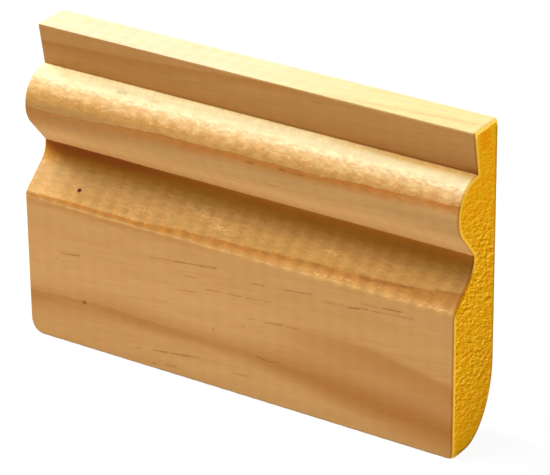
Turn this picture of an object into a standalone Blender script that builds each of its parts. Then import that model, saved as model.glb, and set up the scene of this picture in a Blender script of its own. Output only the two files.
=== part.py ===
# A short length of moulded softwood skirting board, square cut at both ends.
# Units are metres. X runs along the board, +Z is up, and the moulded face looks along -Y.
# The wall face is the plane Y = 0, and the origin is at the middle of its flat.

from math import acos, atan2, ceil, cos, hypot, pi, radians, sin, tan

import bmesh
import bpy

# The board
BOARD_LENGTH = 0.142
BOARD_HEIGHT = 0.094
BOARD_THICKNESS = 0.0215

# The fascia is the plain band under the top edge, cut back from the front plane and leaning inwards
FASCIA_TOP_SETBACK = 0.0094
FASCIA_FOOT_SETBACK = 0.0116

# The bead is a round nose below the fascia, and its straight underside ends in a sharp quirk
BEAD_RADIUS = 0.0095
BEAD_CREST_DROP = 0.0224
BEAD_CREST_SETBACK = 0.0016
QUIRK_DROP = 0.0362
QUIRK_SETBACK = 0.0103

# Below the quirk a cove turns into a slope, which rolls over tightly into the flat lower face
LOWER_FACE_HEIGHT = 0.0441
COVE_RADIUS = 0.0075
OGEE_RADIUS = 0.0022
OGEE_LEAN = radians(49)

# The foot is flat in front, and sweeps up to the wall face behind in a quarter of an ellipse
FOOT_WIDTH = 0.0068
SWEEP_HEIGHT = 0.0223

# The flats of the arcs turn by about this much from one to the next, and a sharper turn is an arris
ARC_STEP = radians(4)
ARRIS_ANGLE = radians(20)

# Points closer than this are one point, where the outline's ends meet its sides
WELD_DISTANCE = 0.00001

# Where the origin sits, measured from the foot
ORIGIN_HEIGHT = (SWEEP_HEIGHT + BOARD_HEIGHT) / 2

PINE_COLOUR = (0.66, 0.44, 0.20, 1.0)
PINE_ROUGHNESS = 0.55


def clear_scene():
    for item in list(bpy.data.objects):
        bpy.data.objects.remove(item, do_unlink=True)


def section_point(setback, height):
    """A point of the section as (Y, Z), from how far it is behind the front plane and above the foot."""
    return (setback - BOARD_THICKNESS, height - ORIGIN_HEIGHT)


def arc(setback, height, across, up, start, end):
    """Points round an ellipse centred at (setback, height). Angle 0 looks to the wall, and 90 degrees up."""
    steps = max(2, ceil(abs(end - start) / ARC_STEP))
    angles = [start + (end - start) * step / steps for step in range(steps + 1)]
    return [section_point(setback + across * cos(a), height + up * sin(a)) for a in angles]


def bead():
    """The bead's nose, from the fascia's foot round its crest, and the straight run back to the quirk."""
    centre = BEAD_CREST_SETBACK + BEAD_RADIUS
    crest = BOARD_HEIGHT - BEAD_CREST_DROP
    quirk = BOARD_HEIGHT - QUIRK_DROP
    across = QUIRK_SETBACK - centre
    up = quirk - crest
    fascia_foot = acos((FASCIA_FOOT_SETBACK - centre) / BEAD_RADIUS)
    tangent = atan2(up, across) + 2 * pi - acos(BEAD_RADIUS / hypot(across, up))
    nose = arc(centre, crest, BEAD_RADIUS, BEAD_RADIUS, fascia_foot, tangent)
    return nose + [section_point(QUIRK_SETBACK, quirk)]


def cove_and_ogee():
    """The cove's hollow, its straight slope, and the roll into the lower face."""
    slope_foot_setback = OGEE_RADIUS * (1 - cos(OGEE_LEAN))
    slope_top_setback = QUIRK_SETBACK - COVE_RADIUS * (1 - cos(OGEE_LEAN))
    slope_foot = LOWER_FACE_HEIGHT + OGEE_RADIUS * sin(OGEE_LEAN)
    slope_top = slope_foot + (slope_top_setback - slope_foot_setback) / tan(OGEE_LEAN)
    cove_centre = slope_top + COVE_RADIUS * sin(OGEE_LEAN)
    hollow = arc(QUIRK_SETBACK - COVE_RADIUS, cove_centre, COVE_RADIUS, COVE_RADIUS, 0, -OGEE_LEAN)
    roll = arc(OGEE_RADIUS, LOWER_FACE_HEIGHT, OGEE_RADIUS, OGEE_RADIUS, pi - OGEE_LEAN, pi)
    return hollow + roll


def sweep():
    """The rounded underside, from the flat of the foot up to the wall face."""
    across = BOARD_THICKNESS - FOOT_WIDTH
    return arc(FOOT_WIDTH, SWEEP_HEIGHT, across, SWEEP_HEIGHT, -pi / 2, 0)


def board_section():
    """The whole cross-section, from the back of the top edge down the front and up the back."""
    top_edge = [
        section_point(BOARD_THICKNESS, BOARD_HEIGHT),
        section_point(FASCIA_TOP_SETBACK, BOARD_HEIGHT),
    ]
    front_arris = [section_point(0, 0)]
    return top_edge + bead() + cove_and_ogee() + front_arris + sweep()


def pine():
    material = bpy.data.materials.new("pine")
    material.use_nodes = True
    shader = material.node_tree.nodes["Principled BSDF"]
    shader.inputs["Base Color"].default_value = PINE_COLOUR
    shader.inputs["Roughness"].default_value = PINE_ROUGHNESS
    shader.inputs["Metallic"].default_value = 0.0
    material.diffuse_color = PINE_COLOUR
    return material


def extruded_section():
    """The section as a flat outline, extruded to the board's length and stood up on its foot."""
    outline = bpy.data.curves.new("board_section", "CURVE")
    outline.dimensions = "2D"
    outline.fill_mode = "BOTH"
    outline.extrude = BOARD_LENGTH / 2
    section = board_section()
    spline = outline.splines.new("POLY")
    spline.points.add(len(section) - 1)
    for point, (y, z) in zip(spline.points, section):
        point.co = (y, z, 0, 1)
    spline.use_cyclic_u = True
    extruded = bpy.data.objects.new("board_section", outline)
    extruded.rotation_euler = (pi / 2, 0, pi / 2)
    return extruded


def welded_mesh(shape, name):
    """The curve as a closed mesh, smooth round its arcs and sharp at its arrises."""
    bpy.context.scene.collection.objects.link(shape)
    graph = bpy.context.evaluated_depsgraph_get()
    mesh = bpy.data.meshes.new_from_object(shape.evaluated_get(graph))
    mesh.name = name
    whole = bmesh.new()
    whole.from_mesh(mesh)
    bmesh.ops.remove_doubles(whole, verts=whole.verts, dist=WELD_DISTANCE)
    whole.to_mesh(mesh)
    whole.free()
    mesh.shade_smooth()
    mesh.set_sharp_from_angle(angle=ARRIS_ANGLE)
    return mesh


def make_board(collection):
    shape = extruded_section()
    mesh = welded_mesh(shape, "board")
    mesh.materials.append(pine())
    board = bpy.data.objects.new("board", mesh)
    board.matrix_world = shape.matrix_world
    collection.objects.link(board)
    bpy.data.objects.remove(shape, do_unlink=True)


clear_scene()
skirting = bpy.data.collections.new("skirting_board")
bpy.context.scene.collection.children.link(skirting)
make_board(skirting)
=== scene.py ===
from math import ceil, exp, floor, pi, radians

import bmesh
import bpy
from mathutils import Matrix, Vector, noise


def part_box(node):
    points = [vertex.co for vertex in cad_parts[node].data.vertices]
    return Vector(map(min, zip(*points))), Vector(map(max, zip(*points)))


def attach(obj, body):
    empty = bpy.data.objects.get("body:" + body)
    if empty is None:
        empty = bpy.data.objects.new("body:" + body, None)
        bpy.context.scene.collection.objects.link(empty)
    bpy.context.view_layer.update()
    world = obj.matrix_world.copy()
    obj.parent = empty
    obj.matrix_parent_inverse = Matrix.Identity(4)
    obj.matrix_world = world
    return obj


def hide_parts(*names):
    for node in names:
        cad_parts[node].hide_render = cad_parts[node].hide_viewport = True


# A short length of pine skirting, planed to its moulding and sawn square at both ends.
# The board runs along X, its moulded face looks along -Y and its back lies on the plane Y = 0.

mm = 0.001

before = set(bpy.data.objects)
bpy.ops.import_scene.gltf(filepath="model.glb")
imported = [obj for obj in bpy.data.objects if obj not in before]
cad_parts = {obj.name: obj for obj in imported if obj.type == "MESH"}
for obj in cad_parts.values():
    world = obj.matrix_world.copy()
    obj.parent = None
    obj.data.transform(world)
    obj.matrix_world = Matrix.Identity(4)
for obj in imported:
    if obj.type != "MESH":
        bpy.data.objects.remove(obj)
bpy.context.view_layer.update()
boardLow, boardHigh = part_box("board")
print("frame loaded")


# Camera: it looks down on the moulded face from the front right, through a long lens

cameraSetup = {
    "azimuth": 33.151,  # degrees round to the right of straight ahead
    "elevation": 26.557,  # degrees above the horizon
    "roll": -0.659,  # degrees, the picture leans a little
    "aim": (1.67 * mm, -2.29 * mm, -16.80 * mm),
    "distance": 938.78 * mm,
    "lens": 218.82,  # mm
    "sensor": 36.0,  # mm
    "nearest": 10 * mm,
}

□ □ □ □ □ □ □

Written instruction -> Copy exactly, and only, the lines from the one containing "mesh.materials.append(pine())" through the one containing "# Camera: it".

Answer to the problem ->
    mesh.materials.append(pine())
    board = bpy.data.objects.new("board", mesh)
    board.matrix_world = shape.matrix_world
    collection.objects.link(board)
    bpy.data.objects.remove(shape, do_unlink=True)


clear_scene()
skirting = bpy.data.collections.new("skirting_board")
bpy.context.scene.collection.children.link(skirting)
make_board(skirting)
=== scene.py ===
from math import ceil, exp, floor, pi, radians

import bmesh
import bpy
from mathutils import Matrix, Vector, noise


def part_box(node):
    points = [vertex.co for vertex in cad_parts[node].data.vertices]
    return Vector(map(min, zip(*points))), Vector(map(max, zip(*points)))


def attach(obj, body):
    empty = bpy.data.objects.get("body:" + body)
    if empty is None:
        empty = bpy.data.objects.new("body:" + body, None)
        bpy.context.scene.collection.objects.link(empty)
    bpy.context.view_layer.update()
    world = obj.matrix_world.copy()
    obj.parent = empty
    obj.matrix_parent_inverse = Matrix.Identity(4)
    obj.matrix_world = world
    return obj


def hide_parts(*names):
    for node in names:
        cad_parts[node].hide_render = cad_parts[node].hide_viewport = True


# A short length of pine skirting, planed to its moulding and sawn square at both ends.
# The board runs along X, its moulded face looks along -Y and its back lies on the plane Y = 0.

mm = 0.001

before = set(bpy.data.objects)
bpy.ops.import_scene.gltf(filepath="model.glb")
imported = [obj for obj in bpy.data.objects if obj not in before]
cad_parts = {obj.name: obj for obj in imported if obj.type == "MESH"}
for obj in cad_parts.values():
    world = obj.matrix_world.copy()
    obj.parent = None
    obj.data.transform(world)
    obj.matrix_world = Matrix.Identity(4)
for obj in imported:
    if obj.type != "MESH":
        bpy.data.objects.remove(obj)
bpy.context.view_layer.update()
boardLow, boardHigh = part_box("board")
print("frame loaded")


# Camera: it looks down on the moulded face from the front right, through a long lens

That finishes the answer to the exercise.